Problems at this year’s Cobleskill-Richmondville prom have already affected the 2009 prom.
“A very small percentage of students” violated C-R’s code of conduct at the May 17 junior-senior prom, Superintendent Lynn Macan said Monday, and students working on next year’s event must now change plans.
At the same time, Ms. Macan said she wants to examine a community-wide approach to combat underage drinking.
Held at The River Stone in Glenville, the prom this year “was a nice event for our students,” Ms. Macan said, adding that the site, decorations and DJ were all great.

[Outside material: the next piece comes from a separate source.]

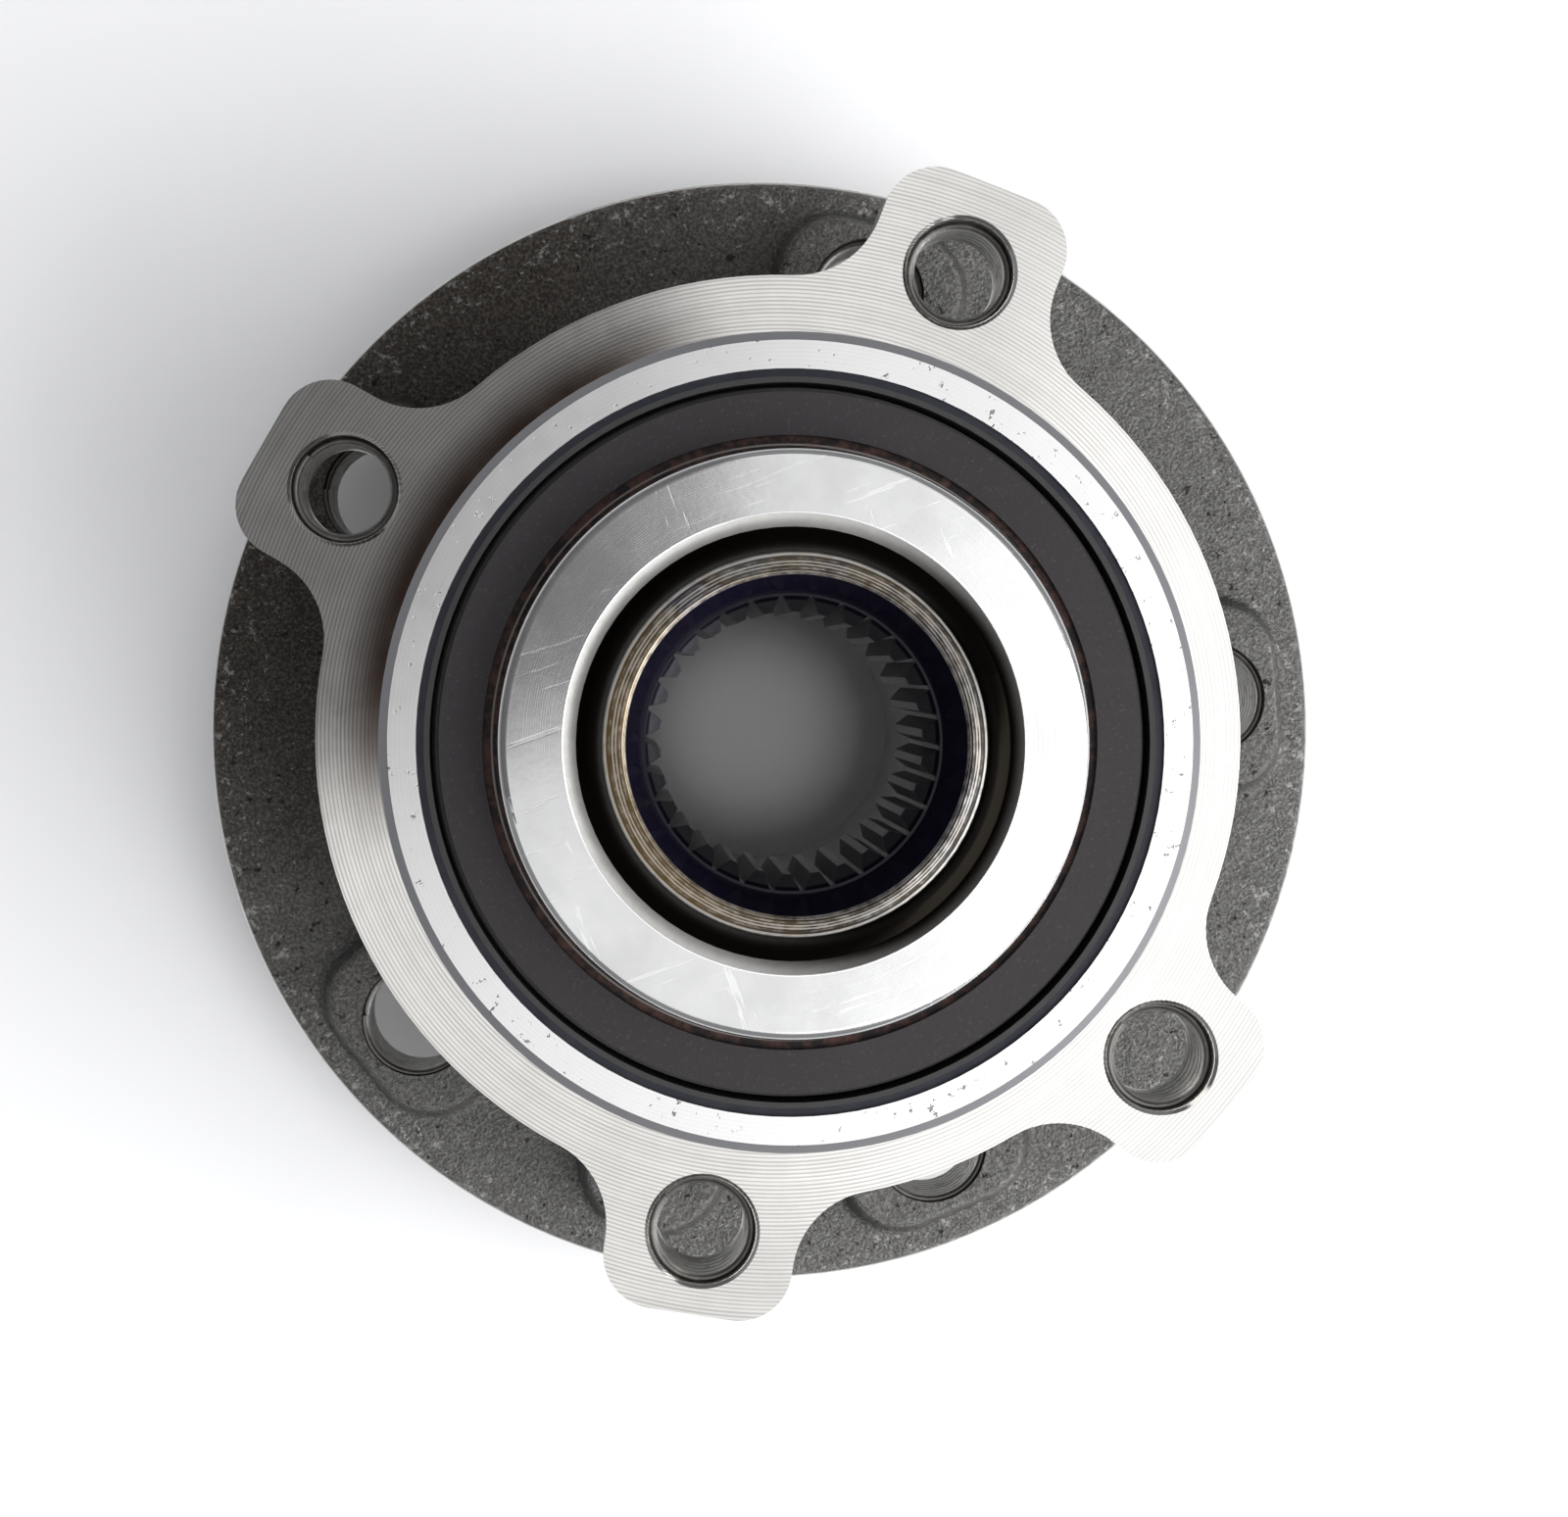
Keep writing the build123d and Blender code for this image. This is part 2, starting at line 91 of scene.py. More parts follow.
class Graph:
    """A node tree in the making. Every node but Math comes from its one method, node."""

    def __init__(self, tree):
        self.tree = tree

    def node(self, kind, settings=None, inputs=None, output=0):
        made = self.tree.nodes.new(kind)
        for name, value in (settings or {}).items():
            if name == "stops":
                self.set_stops(made.color_ramp.elements, value)
            else:
                setattr(made, name, value)
        for key, value in (inputs or {}).items():
            if isinstance(value, Field):
                self.tree.links.new(value.socket, made.inputs[key])
            else:
                made.inputs[key].default_value = value
        return Field(self, made.outputs[output]) if made.outputs else made

    def set_stops(self, elements, stops):
        while len(elements) < len(stops):
            elements.new(1.0)
        for element, (place, colour) in zip(elements, stops):
            element.position = place
            element.color = (*colour, 1.0)


class Finish(Graph):
    """A surface finish. Lengths over the surface are in millimetres, and so are bump heights."""

    def __init__(self, name):
        self.material = bpy.data.materials.new(name)
        self.material.use_nodes = True
        super().__init__(self.material.node_tree)
        self.tree.nodes.clear()
        self.place = self.node("ShaderNodeTexCoord", output="Object")
        self.x, self.y, self.z = (
            1000 * self.node("ShaderNodeSeparateXYZ", {}, {0: self.place}, axis) for axis in "XYZ"
        )
        self.radius = (self.x * self.x + self.y * self.y) ** 0.5

    def noise(self, size, detail=3.0, roughness=0.55, squash=(1.0, 1.0, 1.0), seed=0.0):
        """Noise from 0 to 1, with blotches about size millimetres across."""
        place = self.node(
            "ShaderNodeMapping", {}, {0: self.place, "Location": (seed, seed, seed), "Scale": squash}
        )
        values = {"Vector": place, "Scale": 1000 / size, "Detail": detail, "Roughness": roughness}
        return self.node("ShaderNodeTexNoise", {"noise_dimensions": "3D"}, values)

    def rings(self, pitch, along=None, detail=2.0):
        """Noise from 0 to 1 along one line only, the radius unless another is given, as tool marks have."""
        along = self.radius if along is None else along
        values = {"W": along, "Scale": 1 / pitch, "Detail": detail, "Roughness": 0.6}
        return self.node("ShaderNodeTexNoise", {"noise_dimensions": "1D"}, values)

    def step(self, value, low, high):
        """Rises smoothly from 0 to 1 as value goes from low to high."""
        values = {"Value": value, "From Min": low, "From Max": high}
        return self.node("ShaderNodeMapRange", {"interpolation_type": "SMOOTHSTEP", "clamp": True}, values)

    def past(self, value, edge, soft=0.05):
        """1 where value is beyond an edge and 0 short of it, with a soft change between."""
        return self.step(value, edge - soft, edge + soft)

    def within(self, value, low, high, soft=0.05):
        """1 where value is between two edges."""
        return self.past(value, low, soft) * (1 - self.past(value, high, soft))

    def ramp(self, value, stops):
        """Colours along a value, each stop a place and a colour."""
        return self.node("ShaderNodeValToRGB", {"stops": stops}, {0: value})

    def blend(self, share, first, second):
        """Mixes two colours."""
        first, second = ((*c, 1.0) if isinstance(c, tuple) else c for c in (first, second))
        return self.node(
            "ShaderNodeMix", {"data_type": "RGBA"}, {"Factor": share, 6: first, 7: second}, 2
        )

    def between(self, share, first, second):
        """Mixes two values."""
        return first + share * (second - first)

    def facing(self, degrees):
        """1 on the side of the hub axis at that angle from X, 0 square to it and -1 behind."""
        angle = math.radians(degrees)
        return (self.x * math.cos(angle) + self.y * math.sin(angle)) / self.radius

    def surface(self, colour, roughness, metallic, height=None, **constants):
        """Ends the tree, and returns the material."""
        values = {"Base Color": colour, "Roughness": roughness, "Metallic": metallic}
        values.update({name.replace("_", " "): value for name, value in constants.items()})
        if height is not None:
            millimetre = 0.001
            bump = {"Strength": 1.0, "Distance": millimetre, "Height": height}
            values["Normal"] = self.node("ShaderNodeBump", {}, bump)
        shader = self.node("ShaderNodeBsdfPrincipled", {}, values)
        self.node("ShaderNodeOutputMaterial", {}, {"Surface": shader})
        return self.material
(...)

Great, that is, until chaperones discovered “fewer than 10” students had apparently had alcohol, Ms. Macan said. They were removed, and officials called parents to come pick them up.
There were no arrests, according to Glenville Police.
“This is a reflection on our community,” Ms. Macan said. “We went to someone else’s community and behaved poorly.”
While the students were disciplined, Ms. Macan said the incident was “an opportunity to learn.
“We’re not interested in punishment. A couple of days later, we want the kids to step back, look and think about what they did.”
For years, C-R officials have allowed the prom to be at a Capital District site. That permission, however, comes with the warning that “what you do will impact the class behind you,” Ms. Macan said.
In other words, the 2009 prom will be in Schoharie County, not the Albany area.
Just days after the prom, students from the class of 2010 visited the school board to ask permission to have the ’09 prom on the Captain J.P., a four-deck ship that sails from Troy to Albany on the Hudson River.
Board members didn’t support the idea, and President Dan Schulte alluded to problems at this year’s prom.
Without approving the prom-on-water, board members told students they needed more information on supervision, travel to Troy and students’ access to open decks, among other concerns.
Since the May 27 board meeting, Ms. Macan said, officials decided to keep the ’09 prom in Schoharie County.
C-R’s prom routinely draws 250, so it needs a large venue. Officials are looking into using a building at SUNY Cobleskill, Ms. Macan said.
The incident at this year’s prom has Ms. Macan studying underage drinking in general. It’s not just a problem in Cobleskill and Richmondville, she said, but everywhere.
“The levels of involvement have changed,” she said. “I don’t know if it’s accessibility or culturally, it’s more accepted than it was 20 years ago.”
Ms. Macan is considering Communities That Care, a systematic method involving schools, parents and community “to strengthen youth and families,” she said.
“A lot of communities have seen a reduction in risky behaviors,” she said.
Only a widespread approach involving the entire community is likely to be successful in fighting teen drinking, Ms. Macan added.
“Schools can’t do it alone. No one can do it alone. You need a comprehensive philosophy.”